What is expected –
Output the data that follows exactly, line for line.

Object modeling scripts
══════════════════════════════

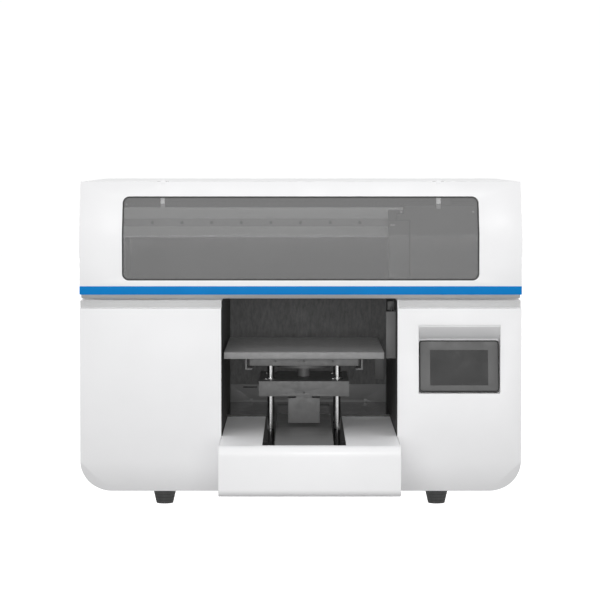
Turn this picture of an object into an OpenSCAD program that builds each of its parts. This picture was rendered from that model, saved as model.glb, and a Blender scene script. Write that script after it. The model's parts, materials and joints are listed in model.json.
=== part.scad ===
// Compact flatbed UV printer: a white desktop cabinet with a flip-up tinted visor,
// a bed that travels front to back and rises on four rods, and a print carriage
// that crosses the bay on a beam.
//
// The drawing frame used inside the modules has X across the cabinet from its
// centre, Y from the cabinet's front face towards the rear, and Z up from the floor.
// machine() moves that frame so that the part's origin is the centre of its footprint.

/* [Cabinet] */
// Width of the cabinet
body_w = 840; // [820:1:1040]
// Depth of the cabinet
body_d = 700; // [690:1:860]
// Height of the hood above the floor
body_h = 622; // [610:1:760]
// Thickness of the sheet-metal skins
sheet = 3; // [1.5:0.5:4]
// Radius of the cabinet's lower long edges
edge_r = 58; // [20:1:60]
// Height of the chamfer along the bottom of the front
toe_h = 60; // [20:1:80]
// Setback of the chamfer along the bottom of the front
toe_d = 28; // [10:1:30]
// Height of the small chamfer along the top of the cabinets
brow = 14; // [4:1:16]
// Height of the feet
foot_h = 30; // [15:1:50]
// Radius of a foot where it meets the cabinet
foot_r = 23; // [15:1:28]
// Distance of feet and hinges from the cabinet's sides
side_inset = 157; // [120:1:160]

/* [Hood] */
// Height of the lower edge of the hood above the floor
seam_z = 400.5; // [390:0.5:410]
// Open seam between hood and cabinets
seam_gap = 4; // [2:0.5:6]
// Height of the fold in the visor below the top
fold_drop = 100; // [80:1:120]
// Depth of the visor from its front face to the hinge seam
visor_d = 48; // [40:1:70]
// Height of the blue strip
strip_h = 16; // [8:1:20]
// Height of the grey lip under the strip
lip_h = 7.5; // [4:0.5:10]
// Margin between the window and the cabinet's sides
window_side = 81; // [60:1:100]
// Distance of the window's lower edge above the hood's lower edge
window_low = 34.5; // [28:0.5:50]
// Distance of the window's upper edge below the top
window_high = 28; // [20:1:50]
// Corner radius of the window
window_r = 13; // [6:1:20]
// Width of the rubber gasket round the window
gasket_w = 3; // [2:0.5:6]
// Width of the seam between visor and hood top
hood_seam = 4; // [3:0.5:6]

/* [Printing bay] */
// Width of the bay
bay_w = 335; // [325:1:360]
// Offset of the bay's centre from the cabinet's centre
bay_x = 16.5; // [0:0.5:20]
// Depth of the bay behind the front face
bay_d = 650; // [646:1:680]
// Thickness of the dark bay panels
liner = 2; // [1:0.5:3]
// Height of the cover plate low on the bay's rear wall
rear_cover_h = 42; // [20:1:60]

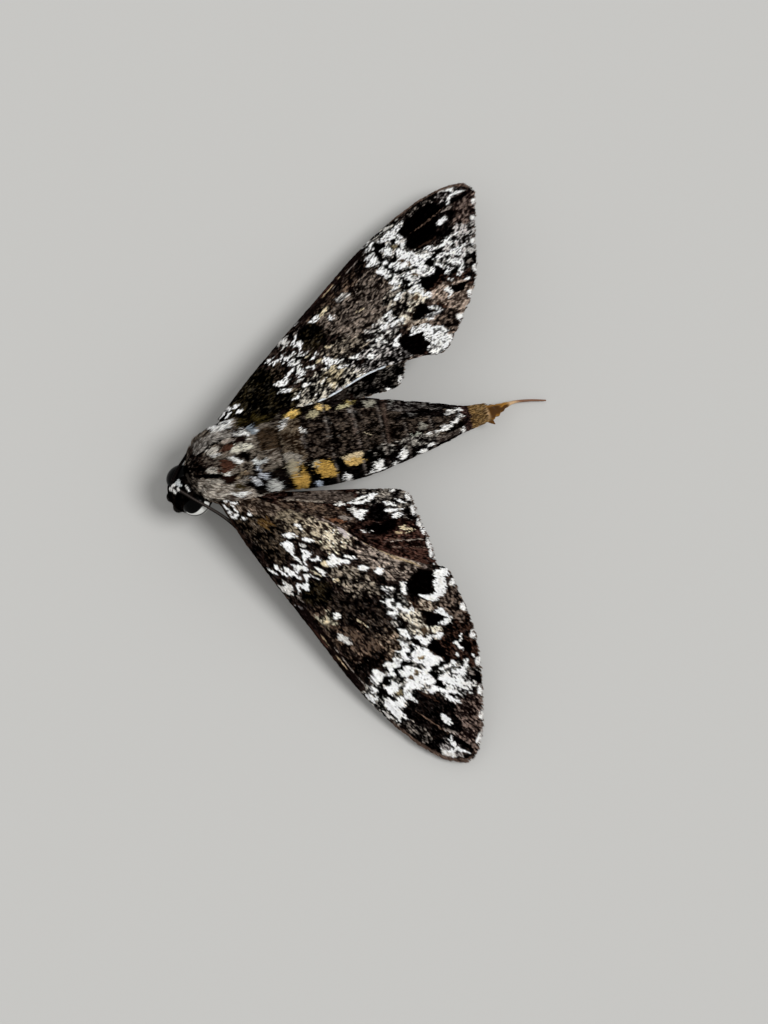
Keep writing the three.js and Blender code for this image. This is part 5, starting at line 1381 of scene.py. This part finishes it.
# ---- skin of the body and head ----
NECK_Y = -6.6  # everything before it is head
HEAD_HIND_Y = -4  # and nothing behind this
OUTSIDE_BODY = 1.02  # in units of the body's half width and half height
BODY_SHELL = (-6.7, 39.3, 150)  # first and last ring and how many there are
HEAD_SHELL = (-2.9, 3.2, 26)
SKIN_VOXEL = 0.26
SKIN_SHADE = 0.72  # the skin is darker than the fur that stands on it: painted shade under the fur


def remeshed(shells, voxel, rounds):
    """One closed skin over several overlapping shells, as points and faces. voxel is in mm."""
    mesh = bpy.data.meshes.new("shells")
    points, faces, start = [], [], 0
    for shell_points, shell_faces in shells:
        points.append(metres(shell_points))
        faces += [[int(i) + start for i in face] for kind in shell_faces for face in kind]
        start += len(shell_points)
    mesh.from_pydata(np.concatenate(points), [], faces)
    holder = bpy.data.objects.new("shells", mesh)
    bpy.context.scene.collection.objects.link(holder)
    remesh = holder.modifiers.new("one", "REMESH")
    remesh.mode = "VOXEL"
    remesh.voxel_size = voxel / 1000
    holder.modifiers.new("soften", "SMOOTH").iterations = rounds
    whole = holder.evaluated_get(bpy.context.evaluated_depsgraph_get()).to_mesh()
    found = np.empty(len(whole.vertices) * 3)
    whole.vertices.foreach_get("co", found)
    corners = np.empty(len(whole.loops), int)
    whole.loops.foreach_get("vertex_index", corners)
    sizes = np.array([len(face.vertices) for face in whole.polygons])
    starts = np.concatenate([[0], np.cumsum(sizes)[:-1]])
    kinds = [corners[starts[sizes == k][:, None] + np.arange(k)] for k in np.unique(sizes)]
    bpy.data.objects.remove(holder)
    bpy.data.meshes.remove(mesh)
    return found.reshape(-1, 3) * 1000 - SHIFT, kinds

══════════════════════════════

Response –
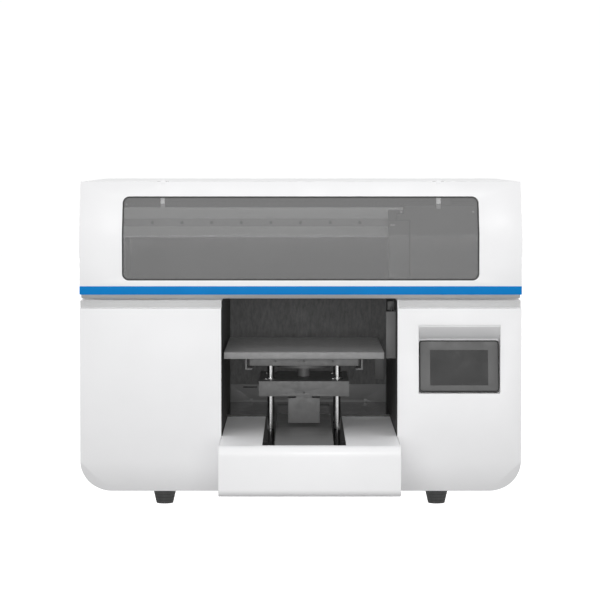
Turn this picture of an object into an OpenSCAD program that builds each of its parts. This picture was rendered from that model, saved as model.glb, and a Blender scene script. Write that script after it. The model's parts, materials and joints are listed in model.json.
=== part.scad ===
// Compact flatbed UV printer: a white desktop cabinet with a flip-up tinted visor,
// a bed that travels front to back and rises on four rods, and a print carriage
// that crosses the bay on a beam.
//
// The drawing frame used inside the modules has X across the cabinet from its
// centre, Y from the cabinet's front face towards the rear, and Z up from the floor.
// machine() moves that frame so that the part's origin is the centre of its footprint.

/* [Cabinet] */
// Width of the cabinet
body_w = 840; // [820:1:1040]
// Depth of the cabinet
body_d = 700; // [690:1:860]
// Height of the hood above the floor
body_h = 622; // [610:1:760]
// Thickness of the sheet-metal skins
sheet = 3; // [1.5:0.5:4]
// Radius of the cabinet's lower long edges
edge_r = 58; // [20:1:60]
// Height of the chamfer along the bottom of the front
toe_h = 60; // [20:1:80]
// Setback of the chamfer along the bottom of the front
toe_d = 28; // [10:1:30]
// Height of the small chamfer along the top of the cabinets
brow = 14; // [4:1:16]
// Height of the feet
foot_h = 30; // [15:1:50]
// Radius of a foot where it meets the cabinet
foot_r = 23; // [15:1:28]
// Distance of feet and hinges from the cabinet's sides
side_inset = 157; // [120:1:160]

/* [Hood] */
// Height of the lower edge of the hood above the floor
seam_z = 400.5; // [390:0.5:410]
// Open seam between hood and cabinets
seam_gap = 4; // [2:0.5:6]
// Height of the fold in the visor below the top
fold_drop = 100; // [80:1:120]
// Depth of the visor from its front face to the hinge seam
visor_d = 48; // [40:1:70]
// Height of the blue strip
strip_h = 16; // [8:1:20]
// Height of the grey lip under the strip
lip_h = 7.5; // [4:0.5:10]
// Margin between the window and the cabinet's sides
window_side = 81; // [60:1:100]
// Distance of the window's lower edge above the hood's lower edge
window_low = 34.5; // [28:0.5:50]
// Distance of the window's upper edge below the top
window_high = 28; // [20:1:50]
// Corner radius of the window
window_r = 13; // [6:1:20]
// Width of the rubber gasket round the window
gasket_w = 3; // [2:0.5:6]
// Width of the seam between visor and hood top
hood_seam = 4; // [3:0.5:6]

/* [Printing bay] */
// Width of the bay
bay_w = 335; // [325:1:360]
// Offset of the bay's centre from the cabinet's centre
bay_x = 16.5; // [0:0.5:20]
// Depth of the bay behind the front face
bay_d = 650; // [646:1:680]
// Thickness of the dark bay panels
liner = 2; // [1:0.5:3]
// Height of the cover plate low on the bay's rear wall
rear_cover_h = 42; // [20:1:60]

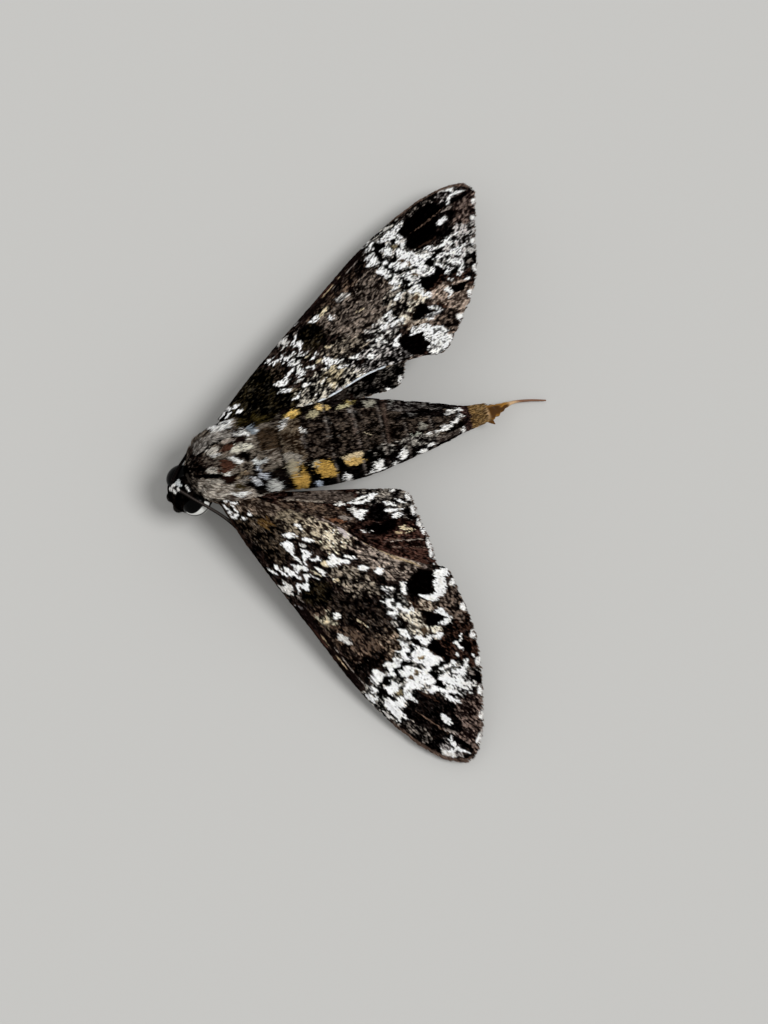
Keep writing the three.js and Blender code for this image. This is part 5, starting at line 1381 of scene.py. This part finishes it.
# ---- skin of the body and head ----
NECK_Y = -6.6  # everything before it is head
HEAD_HIND_Y = -4  # and nothing behind this
OUTSIDE_BODY = 1.02  # in units of the body's half width and half height
BODY_SHELL = (-6.7, 39.3, 150)  # first and last ring and how many there are
HEAD_SHELL = (-2.9, 3.2, 26)
SKIN_VOXEL = 0.26
SKIN_SHADE = 0.72  # the skin is darker than the fur that stands on it: painted shade under the fur


def remeshed(shells, voxel, rounds):
    """One closed skin over several overlapping shells, as points and faces. voxel is in mm."""
    mesh = bpy.data.meshes.new("shells")
    points, faces, start = [], [], 0
    for shell_points, shell_faces in shells:
        points.append(metres(shell_points))
        faces += [[int(i) + start for i in face] for kind in shell_faces for face in kind]
        start += len(shell_points)
    mesh.from_pydata(np.concatenate(points), [], faces)
    holder = bpy.data.objects.new("shells", mesh)
    bpy.context.scene.collection.objects.link(holder)
    remesh = holder.modifiers.new("one", "REMESH")
    remesh.mode = "VOXEL"
    remesh.voxel_size = voxel / 1000
    holder.modifiers.new("soften", "SMOOTH").iterations = rounds
    whole = holder.evaluated_get(bpy.context.evaluated_depsgraph_get()).to_mesh()
    found = np.empty(len(whole.vertices) * 3)
    whole.vertices.foreach_get("co", found)
    corners = np.empty(len(whole.loops), int)
    whole.loops.foreach_get("vertex_index", corners)
    sizes = np.array([len(face.vertices) for face in whole.polygons])
    starts = np.concatenate([[0], np.cumsum(sizes)[:-1]])
    kinds = [corners[starts[sizes == k][:, None] + np.arange(k)] for k in np.unique(sizes)]
    bpy.data.objects.remove(holder)
    bpy.data.meshes.remove(mesh)
    return found.reshape(-1, 3) * 1000 - SHIFT, kinds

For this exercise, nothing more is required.